Вернувшись домой, я долго беседовала с госпожой Герар и, когда она собралась уходить, упросила ее побыть со мной еще. Будущее, открывавшееся передо мной, сулило мне столько надежд, что я стала опасаться воров. «Моя милочка» осталась со мной, и мы проговорили до самого рассвета.

В семь часов мы сели в карету, и я отвезла мою дорогую подругу домой, а затем целый час гуляла пешком.

Я и прежде имела успех: в «Прохожем», «Драме на улице Мира», Анна Демби в «Кине», в «Жане-Мари», но я чувствовала, что мой успех в «Рюи Блазе» превзошел все и что отныне обо мне можно спорить, но пренебрегать мной уже нельзя.


Нередко поутру я отправлялась навестить Виктора Гюго; он был по-прежнему сама доброта и обаяние.

Когда я совсем освоилась, то поведала ему о своих первоначальных впечатлениях, обо всех своих дурацких взбалмошных выпадах против него, обо всем, что мне внушали и чему я верила из-за своего простодушного неведения в светских делах.

Однажды утром Мэтр беседовал со мной с особенным удовольствием. Он попросил позвать госпожу Друэ, чья кроткая душа была спутницей его гордой и мятежной души, и сказал ей с грустным смехом: «Злые люди сеют семена заблуждения в любую почву, не заботясь о всходах».

То утро навеки запечатлелось в моей памяти, ибо этот великий человек еще долго-долго говорил. Нет, он говорил не для меня, а ради тех, кого я представляла в его глазах.
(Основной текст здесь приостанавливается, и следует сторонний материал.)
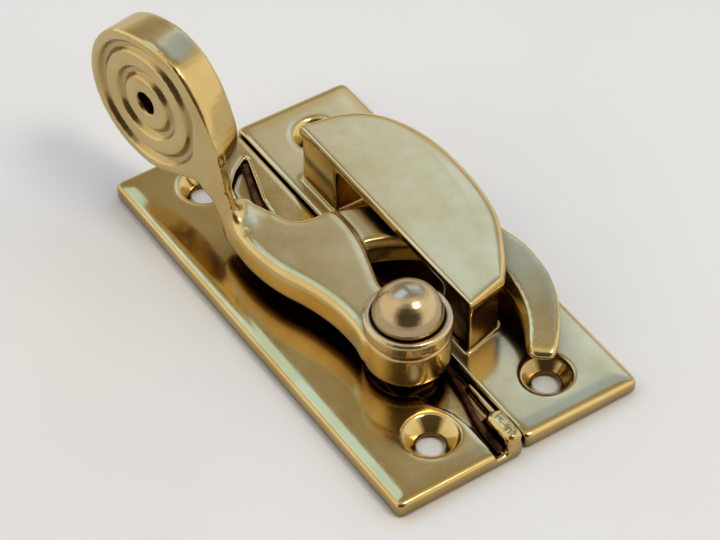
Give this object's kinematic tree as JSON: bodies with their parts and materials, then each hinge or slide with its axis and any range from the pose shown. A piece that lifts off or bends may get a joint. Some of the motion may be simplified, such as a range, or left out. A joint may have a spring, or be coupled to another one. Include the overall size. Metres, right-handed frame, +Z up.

Быть может, я олицетворяла для него все то молодое поколение, чей разум, отравленный буржуазно-клерикальным воспитанием, был чужд всякой благородной идее, всякому стремлению к новому?

В то утро, покидая Виктора Гюго, я чувствовала себя более достойной его дружбы.

Я направилась к Жирардену. Его не было дома. Мне хотелось поговорить с кем-то, кто любит поэта. И я отправилась к маршалу Канроберу.

Там меня ждал большой сюрприз: спустившись из экипажа на землю, я едва не столкнулась с маршалом, как раз выходившим из дому.

— Что случилось? Все откладывается? — спросил он со смехом.